┌─ Dataset entries

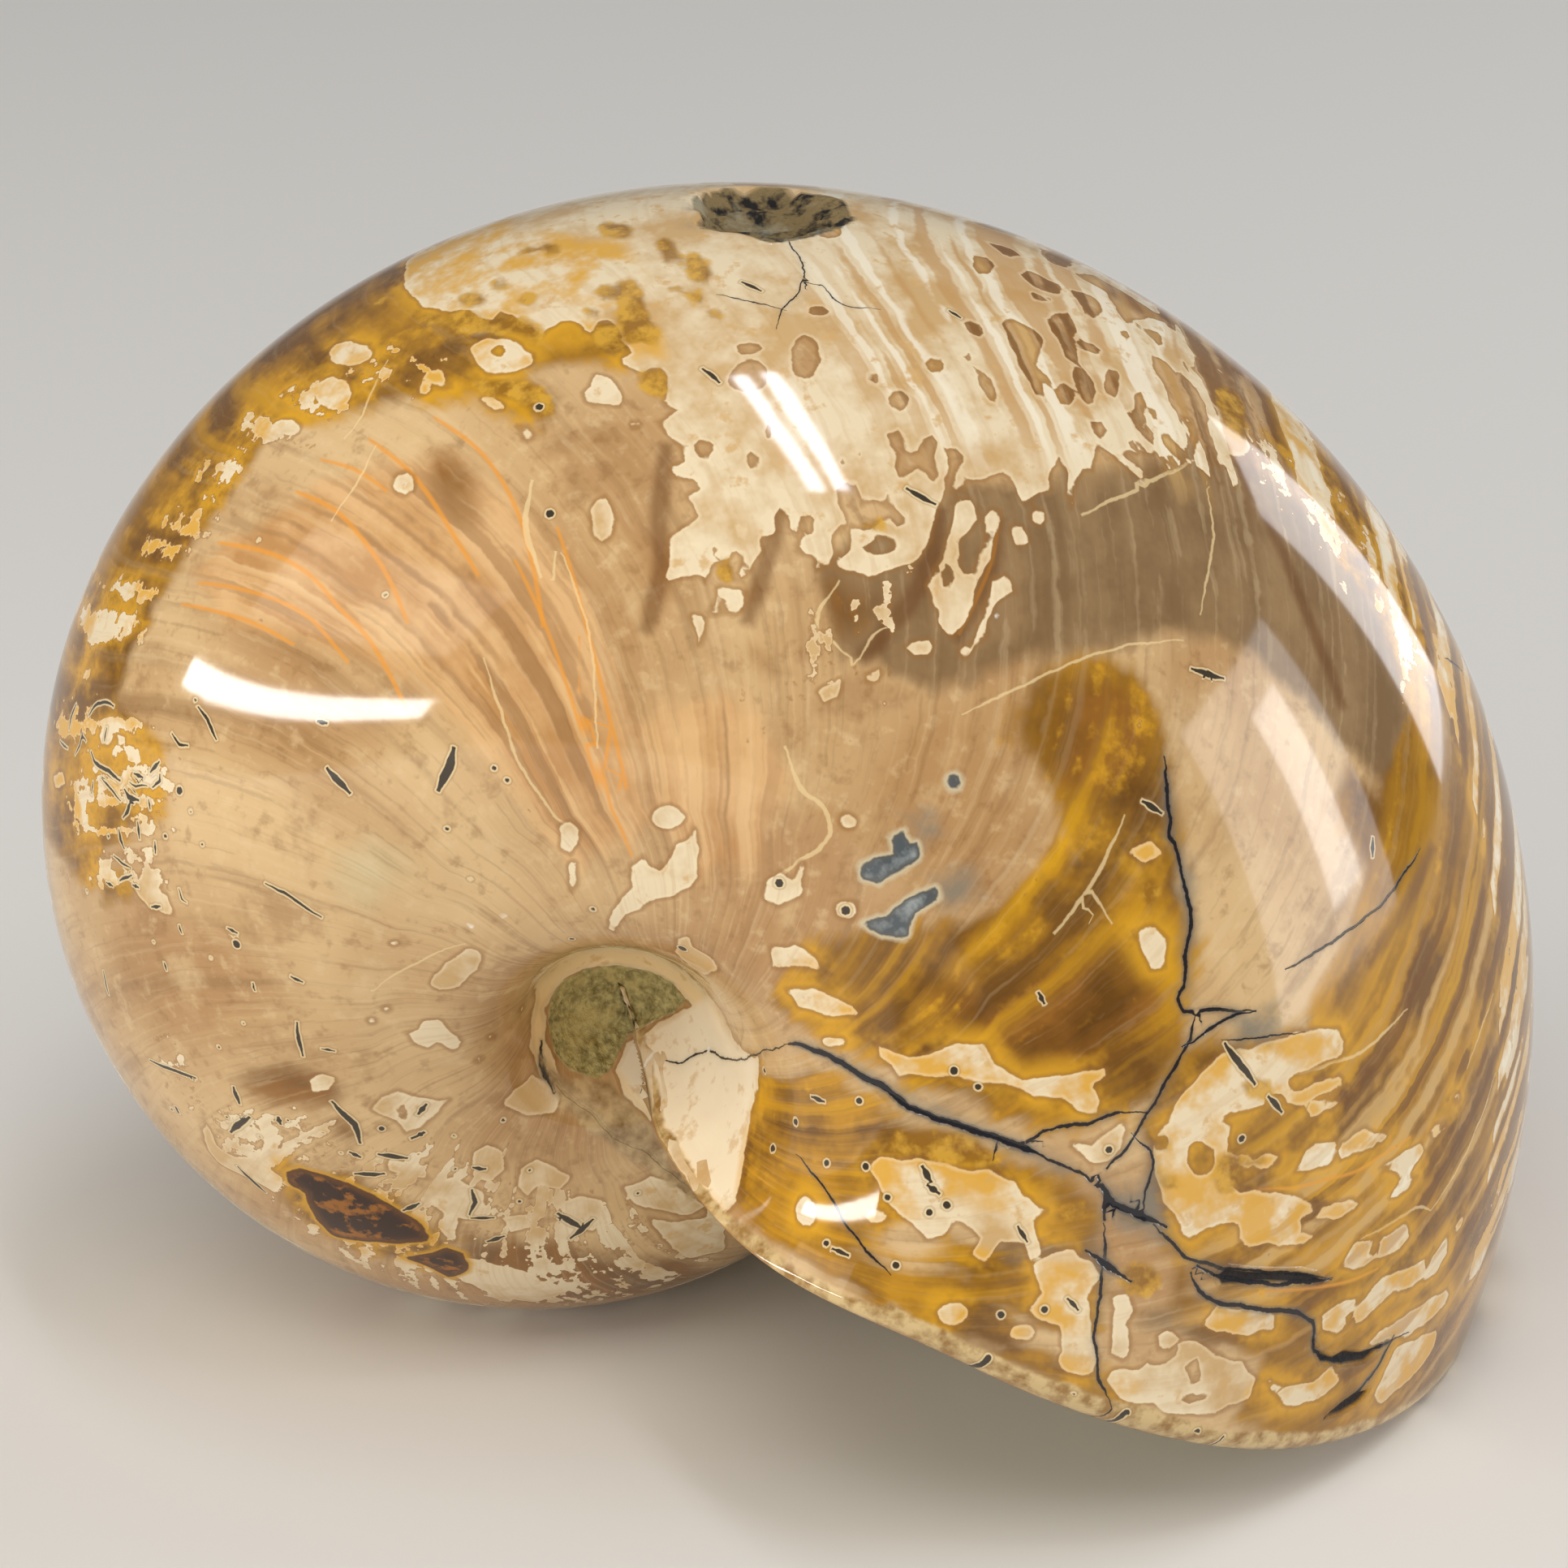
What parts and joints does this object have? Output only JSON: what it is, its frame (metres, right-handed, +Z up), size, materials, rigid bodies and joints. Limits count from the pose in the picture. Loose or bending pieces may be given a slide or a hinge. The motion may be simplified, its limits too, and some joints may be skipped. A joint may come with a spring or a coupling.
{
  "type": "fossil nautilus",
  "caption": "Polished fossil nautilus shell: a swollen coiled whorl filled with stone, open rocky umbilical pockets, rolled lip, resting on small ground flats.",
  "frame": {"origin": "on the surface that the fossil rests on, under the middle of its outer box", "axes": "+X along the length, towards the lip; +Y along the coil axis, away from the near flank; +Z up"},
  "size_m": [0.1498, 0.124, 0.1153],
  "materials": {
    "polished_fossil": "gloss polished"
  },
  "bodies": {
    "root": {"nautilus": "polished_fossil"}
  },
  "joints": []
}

└─
┌─ Dataset entries

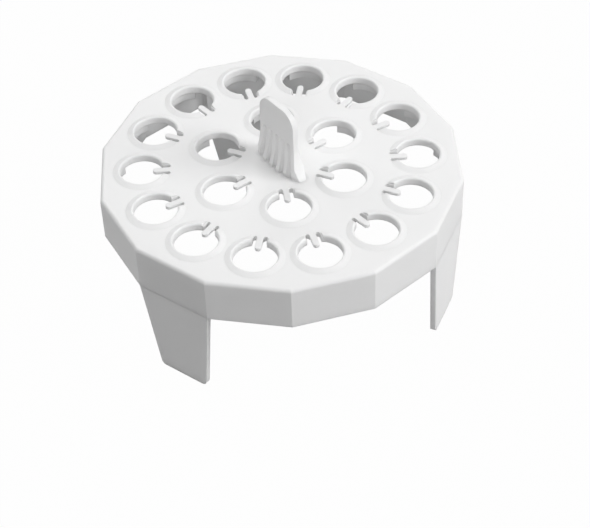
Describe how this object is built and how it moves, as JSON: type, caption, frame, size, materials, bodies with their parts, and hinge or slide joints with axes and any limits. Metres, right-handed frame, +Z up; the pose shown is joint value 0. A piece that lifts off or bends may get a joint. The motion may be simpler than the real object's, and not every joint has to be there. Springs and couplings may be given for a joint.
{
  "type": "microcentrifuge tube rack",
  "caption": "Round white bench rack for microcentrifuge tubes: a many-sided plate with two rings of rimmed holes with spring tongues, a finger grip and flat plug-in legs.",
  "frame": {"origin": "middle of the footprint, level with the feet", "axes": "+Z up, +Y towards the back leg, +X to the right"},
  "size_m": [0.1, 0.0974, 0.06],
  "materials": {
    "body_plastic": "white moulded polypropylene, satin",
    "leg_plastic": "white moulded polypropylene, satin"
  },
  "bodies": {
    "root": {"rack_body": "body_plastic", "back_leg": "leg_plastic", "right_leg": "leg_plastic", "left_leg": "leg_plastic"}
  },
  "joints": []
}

└─

• **Aim of the exercise**: Of all the lines in the listing above, how many include "materials"? Write only the number.

• **Final result**: 4